The Patient had a history of left medial knee pain and was listed for surgery after an MRI confirmed a significant posterior horn tear of the meniscus along with a small chondral defect.
The Patient consented for and underwent a left knee arthroscopy. However, during surgery the Orthopaedic Surgeon performed two procedures, the first a meniscal repair procedure, and secondly an articular cartilage repair to the medial femoral condyle. The Patient was only broadly consented for the meniscal repair procedure and did not consent to the chondral surgery.
Post-operatively the Patient continued to suffer from significant left medial knee pain, and a second opinion was sought.

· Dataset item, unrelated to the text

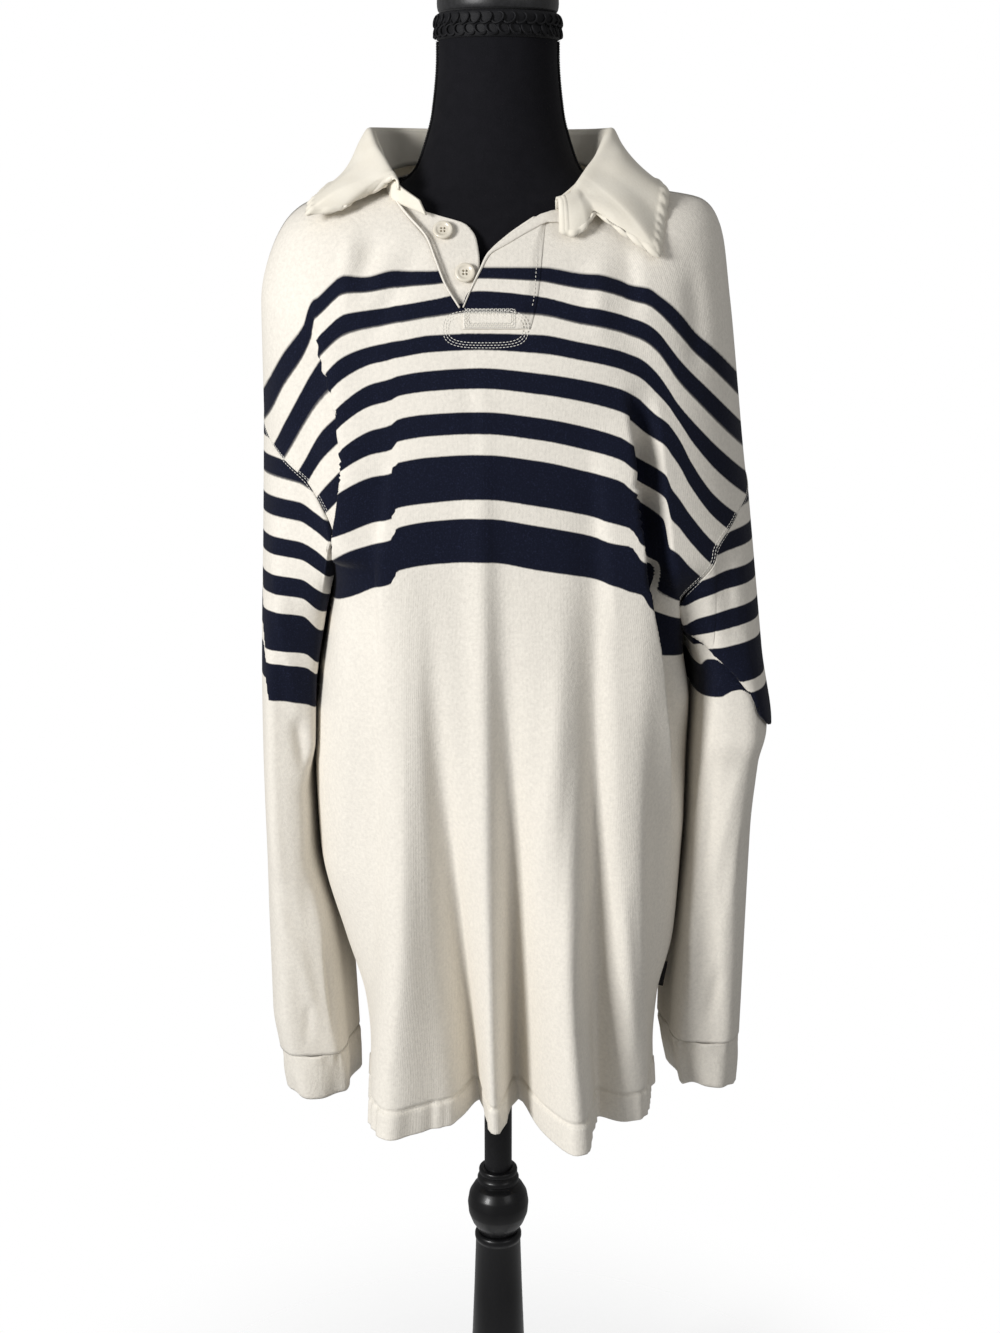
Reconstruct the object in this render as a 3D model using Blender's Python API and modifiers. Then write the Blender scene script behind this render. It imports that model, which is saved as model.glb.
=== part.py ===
"""Rugby shirt on a limbless dress form with a turned wooden stand.

Metres, +Z up. The form faces -Y; +X is the wearer's left. Everything hangs on one empty that
stands on the pole's axis, so the empty's place sets where the whole object's origin lies.

The shirt's body is a stack of rings (LEVELS). Each ring is a superellipse whose sides, front and
back may lie at different heights, so the rings lie on the shoulders at the top and hang level
at the hem. Folds are ridges and valleys added along the cloth's normal.
"""

import math
from collections import defaultdict, namedtuple

import bmesh
import bpy
from mathutils import Vector

# ---------------------------------------------------------------- driving dimensions

POLE_X, POLE_Y = 0.0, -0.061          # the pole's axis, seen from the middle of the whole object
WALL = 0.0020                        # jersey with its seams
FIRM_WALL = 0.0024                   # collar, cuffs and placket: two plies
SEAM_INSET = 0.0004                  # from a piece's edge to its seam
GAP = 0.0003                         # between piled pieces
BUTTON_RADIUS, BUTTON_THICKNESS = 0.0085, 0.0030

POLE_RADIUS, POLE_FOOT = 0.0135, 0.170
BORE_RADIUS = 0.0142
COLUMN_FOOT = 0.075
LEG_COUNT, LEG_THICKNESS, LEG_REACH = 3, 0.026, 0.285
FOOT_FLAT = 0.024                    # length of each leg's foot that lies flat on the floor

# One row per ring of the shirt's body. right/left: half widths, front/back: depths from the axis,
# *_z: heights of the ring's four quarters, square: the superellipse's power, right_cut/left_cut:
# how far out the flat of the panel goes (to the shoulder seam, the armhole, or the side's corner).
Level = namedtuple(
    "Level", "name right left front back right_z left_z front_z back_z square right_cut left_cut"
)
LEVELS = (
    Level("neck", 0.100, 0.088, 0.072, 0.066, 1.383, 1.386, 1.352, 1.397, 2.4, 1, 1),
    Level("shoulder middle", 0.130, 0.127, 0.092, 0.088, 1.3765, 1.378, 1.318, 1.368, 2.3, 1, 1),
    Level("shoulder tip", 0.168, 0.170, 0.106, 0.103, 1.364, 1.367, 1.284, 1.335, 2.3, 1, 1),
    Level("shoulder drop", 0.190, 0.188, 0.115, 0.112, 1.340, 1.342, 1.252, 1.298, 2.3, 1, 1),
    Level("upper arm", 0.206, 0.200, 0.123, 0.117, 1.283, 1.283, 1.215, 1.250, 2.3, 1, 1),
    Level("sleeve point", 0.2065, 0.2175, 0.130, 0.119, 1.172, 1.135, 1.160, 1.180, 2.3, 1, 1),
    Level("armhole upper", 0.2075, 0.228, 0.132, 0.119, 1.140, 1.098, 1.125, 1.130, 2.3, 0.885, 0.905),
    Level("armhole lower", 0.209, 0.236, 0.132, 0.118, 1.110, 1.060, 1.092, 1.095, 2.4, 0.756, 0.792),
    Level("crotch", 0.147, 0.166, 0.131, 0.117, 1.085, 1.025, 1.058, 1.060, 3.8, 0.95, 0.95),
    Level("underarm", 0.150, 0.166, 0.130, 0.115, 1.045, 0.985, 1.018, 1.018, 3.4, 0.95, 0.95),
    Level("below bust", 0.163, 0.1735, 0.128, 0.113, 0.965, 0.930, 0.950, 0.950, 3.0, 0.95, 0.95),
    Level("waist", 0.168, 0.1745, 0.126, 0.112, 0.870, 0.860, 0.865, 0.865, 2.7, 0.95, 0.95),
    Level("hip", 0.1655, 0.171, 0.123, 0.112, 0.790, 0.785, 0.790, 0.790, 2.6, 0.95, 0.95),
    Level("below hip", 0.145, 0.166, 0.120, 0.112, 0.705, 0.705, 0.705, 0.705, 2.6, 0.95, 0.95),
    Level("skirt", 0.1245, 0.152, 0.117, 0.111, 0.640, 0.640, 0.640, 0.640, 2.6, 0.95, 0.95),
    Level("above hem", 0.1165, 0.1485, 0.115, 0.110, 0.590, 0.590, 0.590, 0.590, 2.6, 0.95, 0.95),
    Level("hem", 0.120, 0.151, 0.114, 0.110, 0.543, 0.545, 0.542, 0.544, 2.6, 0.95, 0.95),
)
SLEEVE_POINT, CROTCH, HEM = 5, 8, 16
UNDERARM_DROP = 0.9                  # levels by which the armhole's foot hangs below its corners
DROP_FADE = 3                        # levels over which that evens out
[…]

Following a further MRI scan a failed meniscal repair was confirmed. The Patient therefore, underwent a second left knee arthroscopy.
Recommendations to Help Improve Healthcare Standards and Patient Safety
Improving the Standard of Consent
All surgery, especially complex surgery such as this needs thorough consenting. TMLEPs recommendations are that patients should be provided with an information leaflet detailing all the material risks and benefits of the procedure(s). For this case for example, the risks and benefits would be:
- Failure to relieve pain and locking
- Failure of the meniscal repair and revision surgery
- Extended period of non weight bearing
A further recommendation to satisfy the increasingly detailed consent requirments would be, to ensure that any alternative treatment options are discussed in detail with the Patient. In this case for example, alternatives would include:
- Conservative treatment in the form of physiotherapy
- Non steroidal anti-inflammatories
- Activity modification
The final recommendation, in order to ensure any consent can be relied upon, is to ensure that surgeons document their discussions regarding the consent process in the patient’s notes, both at the clinic stage and on the consent form. It is simply not enough to write in the modern day that the ‘risks and benefits have been discussed with the Patient’, they must be more detailed so that they can be relied upon and referred to in the future as and when necessary.
Although surgery itself can be unsuccessful through no fault of the Surgeon, if the Surgeon does not discuss the risks and potential adverse outcomes (such as the meniscal repair failing and the possible need for further chondral surgery), the clinician and healthcare provider leave themselves vulnerable to litigation.